When operating, the 14 wheels delivered a maximum of 5,000 cubic meters of water per day to a reservoir 162 meters above the Seine. Assuming that this Machine could not have had an overall efficiency of more than, say, 10 percent, the array of wheels must have produced a maximum power on the order of 1,000 kilowatts. That was an impressive number for 1685, even though the pumps normally operated at only 50 percent of full power due to co-maintenance issues.
The number of workmen involved in construction was staggering. A total of 1,800 men worked for seven years. There were enough of them to warrant their own chapel on a site that also included two foundries. A dedicated water supply was needed to bring in potable water, the Seine not being drinkable. When the Machine was finished, it required a team of 60 workmen just to keep it running. Another idea of the magnitude of the undertaking can be gleaned from a bill of materials that included 850 metric tons of steel and lead, 17,000 tons of iron, and 85,000 of wood. A commentary on bearing technology is that 12,000 pounds of tallow were required as a lubricant. The entire operation cost the equivalent of something between six million and 10 million euros.

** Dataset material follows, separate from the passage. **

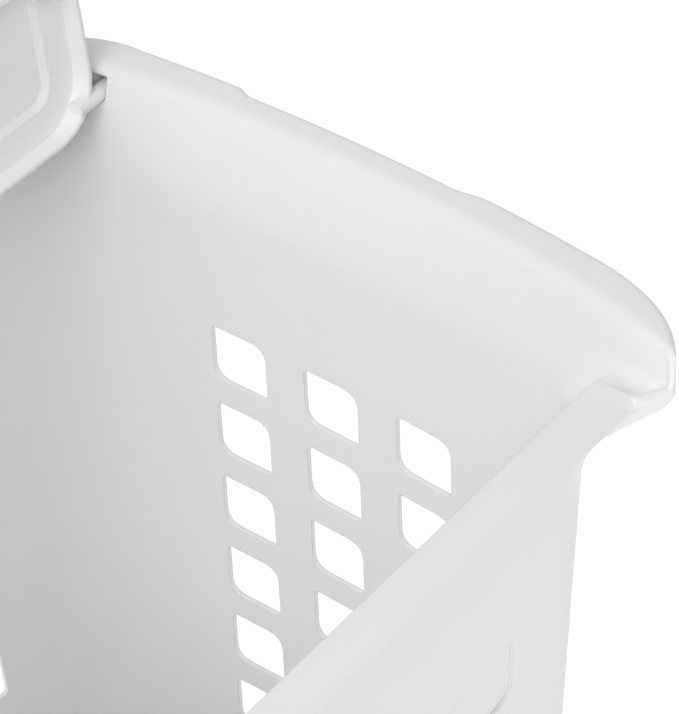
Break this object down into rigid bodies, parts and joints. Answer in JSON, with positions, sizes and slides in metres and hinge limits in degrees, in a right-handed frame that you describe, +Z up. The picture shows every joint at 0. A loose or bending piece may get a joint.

Versailles and its fountains were no doubt successful as instruments of international policy. Any foreign delegate could not have failed to have been impressed by the sheer purchasing power of the French regime. That could have meant a lot of soldiers and a lot of armament.
In the end, such displays were self-destroying; they proved to be the death warrant for the French monarchy. A hundred years later, during the reign of Louis XVI, the French people became saturated with royal extravagance and a revolution began.
The Chateau de Marly has disappeared. The works of the Machine are also gone. The power of monarchs fades - French or Egyptian.
More than 30 centuries after Rameses II, Percy Bysshe Shelley wrote a sonnet that told of meeting a traveler "from an antique land" who had seen crumbling stonework, and he ended:
And on the pedestal these words appear:
My name is Ozymandias, King of Kings,
Look on my Works, ye Mighty, and despair!
Rulers, feeling the need to intimidate their competitors with architecture, have had an edifice complex since time immemorial.